Task instructions: Beginning with the first line below, please repeat the material exactly, ending with the line that includes "it can flex.".

#### Source material ####

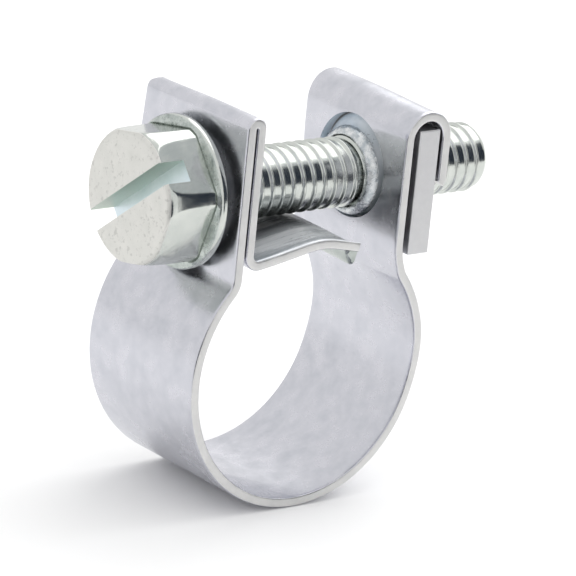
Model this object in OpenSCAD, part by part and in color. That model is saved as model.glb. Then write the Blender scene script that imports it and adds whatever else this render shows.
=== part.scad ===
// Fuel-line style hose clamp: one bent steel strip, a flanged hex screw with a slot, and a plate nut.
// Origin: centre of the band ring. +X: along the screw, towards its tail. +Y: along the hose. +Z: up, to the screw.
// The strip is one piece in life. It is drawn as four nodes that meet at three thin gaps, so that it can flex.

/* [Strip] */
// Width of the strip, along the hose
band_w = 9; // [8.6:0.1:10]
// Thickness of the strip
band_t = 0.55; // [0.5:0.01:0.58]
// Inner radius of the ring
ring_ri = 7.1; // [7.05:0.01:7.25]
// Gap left in the strip at each place where it flexes
flex_gap = 0.1; // [0.06:0.01:0.14]

/* [Head side ear] */
// Distance from the ring centre to the face the screw head bears on
head_face_x = 5.5; // [5.4:0.01:5.6]
// Top of the fold
head_top_z = 14.3; // [14:0.1:14.6]
// Slit between the two leaves of the fold
fold_slit = 0.1; // [0.06:0.01:0.14]
// Bend from the ear into the ring, on its outer face
head_neck_r = 0.9; // [0.7:0.05:1.1]
// Hole for the screw through both leaves
shank_hole_d = 4.3; // [4.1:0.05:4.6]

/* [Tongue] */
// Bend from the inner leaf into the tongue, on its inner face
curl_r = 0.35; // [0.3:0.01:0.4]
// Bow of the tongue's top face
tongue_r = 10; // [9.6:0.1:10.4]
// Height of the tongue's top face at its crest
tongue_top_z = 7.34; // [7.3:0.01:7.36]
// Position of the crest along the screw
tongue_crest_x = -0.2; // [-0.4:0.05:0]
// Position of the tongue's free end
tongue_tip_x = 2.8; // [2.4:0.1:3]

/* [Nut side ear] */
// Face of the inner leaf, towards the screw head
nut_face_x = 5.22; // [5.15:0.01:5.3]
// Outer radius of the loop over the nut
loop_r = 1.515; // [1.5:0.005:1.54]
// Top of the loop
loop_top_z = 13.655; // [13.6:0.01:13.8]
// End of the outer leaf
hook_end_z = 9.5; // [9.4:0.05:9.9]
// Bend from the ear into the ring, on its outer face
nut_neck_r = 1.6; // [1.4:0.05:1.65]
// Hole in the inner leaf, round the collar of the nut
collar_hole_d = 5.7; // [5.5:0.05:5.9]
// Height of that hole
collar_hole_z = 9.62; // [9.5:0.01:9.7]
// Notch in the outer leaf, round the screw
notch_d = 4.6; // [4.4:0.05:4.9]

/* [Nut] */
// Thickness of the nut plate
nut_t = 1.38; // [1.3:0.01:1.4]
// Face of the plate towards the inner leaf
nut_x = 6.02; // [5.95:0.01:6.04]
// Bottom of the plate
nut_bottom_z = 5.85; // [5.8:0.05:6.2]
// Top of the plate
nut_top_z = 12.65; // [12.4:0.05:12.8]
// Collar drawn out of the plate
collar_d = 4.88; // [4.8:0.01:4.9]
// Rim of the collar
collar_end_d = 4.1; // [4.06:0.01:4.4]
// Where the collar ends
collar_end_x = 4.65; // [4.5:0.05:4.8]
// Bore, left clear of the thread
nut_bore_d = 3.92; // [3.88:0.01:3.96]

/* [Screw] */
// Height of the screw above the ring centre
screw_z = 9.33; // [9.32:0.01:9.4]
// Outside diameter of the thread
thread_d = 3.85; // [3.8:0.01:3.86]
// Pitch of the thread
pitch = 0.7; // [0.6:0.05:0.8]
// Depth of the thread
thread_depth = 0.4; // [0.3:0.01:0.43]
// Where the tail of the screw ends
tail_x = 13.45; // [13.2:0.05:14.4]
// Chamfer at the tail
tail_chamfer = 0.35; // [0.3:0.05:0.5]
// Diameter of the flange
flange_d = 8.3; // [8:0.05:8.4]
// Thickness of the flange
flange_t = 1.12; // [1:0.01:1.2]
// Hex size across the flats
hex_af = 6.95; // [6.8:0.05:7]
// Diameter that rounds the hex corners
hex_corner_d = 7.74; // [7.6:0.01:8]
// Height of the head, from the bearing face to the end face
head_h = 4.01; // [3.8:0.01:4.2]
// Diameter of the flat end face
head_face_d = 6.86; // [6.6:0.02:6.9]
// Turn of the hex about the screw
hex_turn = 50; // [0:1:59]
// Width of the slot
slot_w = 1.2; // [1:0.05:1.4]
// Depth of the slot
slot_depth = 1.6; // [1.2:0.05:1.8]
// Turn of the slot about the screw
slot_turn = 143; // [0:1:179]

/* [View] */
// Which node to build

/* [Hidden] */
$fn = 96;
strip_color = [0.80, 0.81, 0.85];
nut_color = [0.76, 0.76, 0.78];
screw_color = [0.80, 0.82, 0.77];
over = 1; // how far a cutter runs past what it cuts
lap = 0.1; // degrees that one bend runs into the next, so that they join

ring_ro = ring_ri + band_t;
// Head side: two leaves, folded over at the top and curled into the tongue below
head_leaf_x = -head_face_x;
head_slit_x = head_leaf_x + band_t;
inner_leaf_x = head_slit_x + fold_slit;
inner_leaf_end_x = inner_leaf_x + band_t;
fold_mid_x = head_slit_x + fold_slit / 2;
fold_ri = fold_slit / 2;
fold_z = head_top_z - fold_ri - band_t;
tongue_mid_z = tongue_top_z - tongue_r;
curl_x = inner_leaf_end_x + curl_r;
curl_dx = tongue_crest_x - curl_x;
curl_z = tongue_mid_z + sqrt(pow(tongue_r + curl_r, 2) - pow(curl_dx, 2));
curl_turn = atan2(tongue_mid_z - curl_z, curl_dx);
tongue_tip_turn = acos((tongue_tip_x - tongue_crest_x) / tongue_r);

// Necks: each outer fillet touches the ear's outer face and the outside of the ring
head_neck_x = -(head_face_x + head_neck_r);
head_neck_z = sqrt(pow(ring_ro + head_neck_r, 2) - pow(head_neck_x, 2));
head_neck_turn = atan2(head_neck_z, head_neck_x);
nut_back_x = nut_face_x + band_t;
nut_neck_x = nut_back_x + nut_neck_r;
nut_neck_z = sqrt(pow(ring_ro + nut_neck_r, 2) - pow(nut_neck_x, 2));
nut_neck_turn = atan2(nut_neck_z, nut_neck_x);

// Flex lines: one at each neck, at one height, and one at the bottom of the ring, midway between them
flex_z = head_neck_z;
flex_left_x = head_leaf_x + band_t / 2;
flex_right_x = nut_face_x + band_t / 2;
flex_bottom_x = (flex_left_x + flex_right_x) / 2;
ring_rm = ring_ri + band_t / 2;
bottom_turn = 270 + asin(flex_bottom_x / ring_rm);
bottom_half_gap = asin(flex_gap / 2 / ring_rm);
neck_half_gap = asin(flex_gap / 2 / (head_neck_r + band_t / 2));

// Nut side: the strip loops over the nut plate and comes down behind it
loop_ri = loop_r - band_t;
loop_x = nut_face_x + loop_r;
loop_z = loop_top_z - loop_r;
outer_leaf_x = loop_x + loop_ri;

// Screw
thread_r = thread_d / 2;
root_r = thread_r - thread_depth;
head_clear = 0.04; // keeps the bearing face just off the ear
bearing_x = -(head_face_x + head_clear);
flange_end_x = bearing_x - flange_t;
head_end_x = bearing_x - head_h;
flange_r = flange_d / 2;
back_rise = 0.42; // how far the flange is coned back behind its rim
back_step = 0.55;
front_chamfer = 0.3;
head_chamfer = 0.8; // drawn-in end of the hexagon, from the flat end face to its full size
crest_flat = pitch / 8;
thread_run = tail_x - tail_chamfer - bearing_x;
groove_count = floor(thread_run / pitch) - 1;
// Two points of the thread at each side of every groove: crest, root, crest
groove_pts = [for (i = [0 : groove_count - 1]) for (p = [
        [thread_r, crest_flat],
        [root_r, pitch / 2],
        [thread_r, pitch - crest_flat]]) [p[0], (i + 0.5) * pitch + p[1]]];

// A piece of the strip bent about a line along Y, from turn a0 to turn a1 (from +X towards +Z)
module bend(x, z, ri, a0, a1) {
    translate([x, 0, z]) rotate([90, 0, 0])
        rotate_extrude(angle = a1 - a0, start = a0)
            translate([ri, -band_w / 2]) square([band_t, band_w]);
}

// A straight upright piece of the strip
module leaf(x, z0, z1) {
    translate([x, -band_w / 2, z0]) cube([band_t, band_w, z1 - z0]);
}

// A cylinder about the line of the screw, or a line parallel to it at another height
module along_screw(d, x0, x1, z = screw_z, d_end = undef) {
    translate([x0, 0, z]) rotate([0, 90, 0])
        cylinder(h = x1 - x0, d1 = d, d2 = is_undef(d_end) ? d : d_end);
}

module band_head_ear() {
    color(strip_color) difference() {
        union() {
            leaf(head_leaf_x, flex_z + flex_gap / 2, fold_z);
            bend(fold_mid_x, fold_z, fold_ri, 0, 180);
            leaf(inner_leaf_x, curl_z, fold_z);
            bend(curl_x, curl_z, curl_r, 180, 360 + curl_turn);
            bend(tongue_crest_x, tongue_mid_z, tongue_r - band_t, tongue_tip_turn, 180 + curl_turn);
        }
        along_screw(shank_hole_d, head_leaf_x - over, inner_leaf_end_x + over);
    }
}

module band_left_arc() {
    color(strip_color) union() {
        bend(head_neck_x, head_neck_z, head_neck_r, head_neck_turn - 180, -neck_half_gap);
        bend(0, 0, ring_ri, head_neck_turn - lap, bottom_turn - bottom_half_gap);
    }
}

module band_right_arc() {
    color(strip_color) union() {
        leaf(nut_face_x, nut_neck_z, flex_z - flex_gap / 2);
        bend(nut_neck_x, nut_neck_z, nut_neck_r, 180, 180 + nut_neck_turn);
        bend(0, 0, ring_ri, bottom_turn + bottom_half_gap, 360 + nut_neck_turn + lap);
    }
}

module band_nut_ear() {
    color(strip_color) difference() {
        union() {
            leaf(nut_face_x, flex_z + flex_gap / 2, loop_z);
            bend(loop_x, loop_z, loop_ri, 0, 180);
            leaf(outer_leaf_x, hook_end_z, loop_z);
        }
        along_screw(collar_hole_d, nut_face_x - over, nut_back_x + fold_slit, collar_hole_z);
        along_screw(notch_d, outer_leaf_x - fold_slit, outer_leaf_x + band_t + over);
    }
}

module plate_nut() {
    collar_taper_x = (collar_end_x + nut_face_x) / 2 + fold_slit;
    color(nut_color) difference() {
        union() {
            translate([nut_x, -band_w / 2, nut_bottom_z]) cube([nut_t, band_w, nut_top_z - nut_bottom_z]);
            along_screw(collar_d, collar_taper_x, nut_x + over / 2);
            along_screw(collar_end_d, collar_end_x, collar_taper_x, screw_z, collar_d);
        }
        along_screw(nut_bore_d, collar_end_x - over, nut_x + nut_t + over);
    }
}

// Revolved outline of the flange and the threaded shank, drawn as radius against distance from the bearing face
module screw_body() {
    translate([bearing_x, 0, screw_z]) rotate([0, 90, 0]) rotate_extrude()
        polygon(concat(
            [[0, -flange_t], [flange_r - front_chamfer, -flange_t], [flange_r, front_chamfer - flange_t],
             [flange_r, -back_rise], [flange_r - back_step, 0], [thread_r, 0]],
            groove_pts,
            [[thread_r, thread_run], [thread_r - tail_chamfer, tail_x - bearing_x], [0, tail_x - bearing_x]]));
}

module hex_head() {
    intersection() {
        translate([head_end_x, 0, screw_z]) rotate([hex_turn, 0, 0]) rotate([0, 90, 0]) rotate([0, 0, 90])
            cylinder(h = head_h - flange_t / 2, d = hex_af / cos(30), $fn = 6);
        translate([head_end_x, 0, screw_z]) rotate([0, 90, 0]) union() {
            cylinder(h = head_chamfer, d1 = head_face_d, d2 = hex_corner_d);
            translate([0, 0, head_chamfer]) cylinder(h = head_h - head_chamfer, d = hex_corner_d);
        }
    }
}

module screw() {
    color(screw_color) difference() {
        union() {
            screw_body();
            hex_head();
        }
        translate([head_end_x + slot_depth, 0, screw_z]) rotate([slot_turn, 0, 0])
            translate([-slot_depth - over, -flange_d, -slot_w / 2])
                cube([slot_depth + over, 2 * flange_d, slot_w]);
    }
}

band_head_ear();
band_left_arc();
band_right_arc();
band_nut_ear();
plate_nut();
screw();
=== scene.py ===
import bpy
import bmesh
import math
from mathutils import Vector, Matrix, noise


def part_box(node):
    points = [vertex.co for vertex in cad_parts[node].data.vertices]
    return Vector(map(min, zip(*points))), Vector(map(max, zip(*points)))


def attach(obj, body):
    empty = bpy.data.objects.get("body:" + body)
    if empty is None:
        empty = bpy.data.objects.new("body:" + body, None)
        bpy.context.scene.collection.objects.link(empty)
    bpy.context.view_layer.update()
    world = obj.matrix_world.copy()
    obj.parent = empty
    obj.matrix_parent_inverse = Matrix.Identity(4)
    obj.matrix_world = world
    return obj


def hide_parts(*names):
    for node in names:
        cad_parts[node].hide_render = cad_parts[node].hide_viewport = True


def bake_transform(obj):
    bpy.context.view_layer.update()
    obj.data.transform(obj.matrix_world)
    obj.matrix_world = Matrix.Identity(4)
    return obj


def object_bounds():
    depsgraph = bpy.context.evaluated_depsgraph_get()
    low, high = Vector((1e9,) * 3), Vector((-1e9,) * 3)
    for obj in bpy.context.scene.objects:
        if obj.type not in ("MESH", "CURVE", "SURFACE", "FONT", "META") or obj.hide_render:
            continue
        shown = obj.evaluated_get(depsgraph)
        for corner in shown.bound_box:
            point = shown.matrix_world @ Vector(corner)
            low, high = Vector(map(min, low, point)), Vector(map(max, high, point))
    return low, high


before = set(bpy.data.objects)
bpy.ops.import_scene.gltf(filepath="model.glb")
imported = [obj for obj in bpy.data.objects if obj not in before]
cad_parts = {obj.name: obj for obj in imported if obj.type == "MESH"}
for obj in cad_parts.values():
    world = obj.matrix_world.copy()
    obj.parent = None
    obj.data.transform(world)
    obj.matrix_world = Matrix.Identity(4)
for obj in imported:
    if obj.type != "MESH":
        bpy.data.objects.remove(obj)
size_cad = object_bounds()

MM = 0.001
scene = bpy.context.scene
coll = scene.collection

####

Correct result:
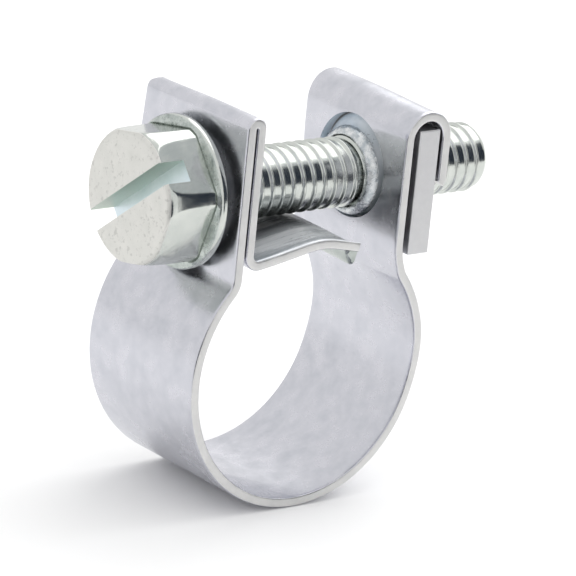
Model this object in OpenSCAD, part by part and in color. That model is saved as model.glb. Then write the Blender scene script that imports it and adds whatever else this render shows.
=== part.scad ===
// Fuel-line style hose clamp: one bent steel strip, a flanged hex screw with a slot, and a plate nut.
// Origin: centre of the band ring. +X: along the screw, towards its tail. +Y: along the hose. +Z: up, to the screw.
// The strip is one piece in life. It is drawn as four nodes that meet at three thin gaps, so that it can flex.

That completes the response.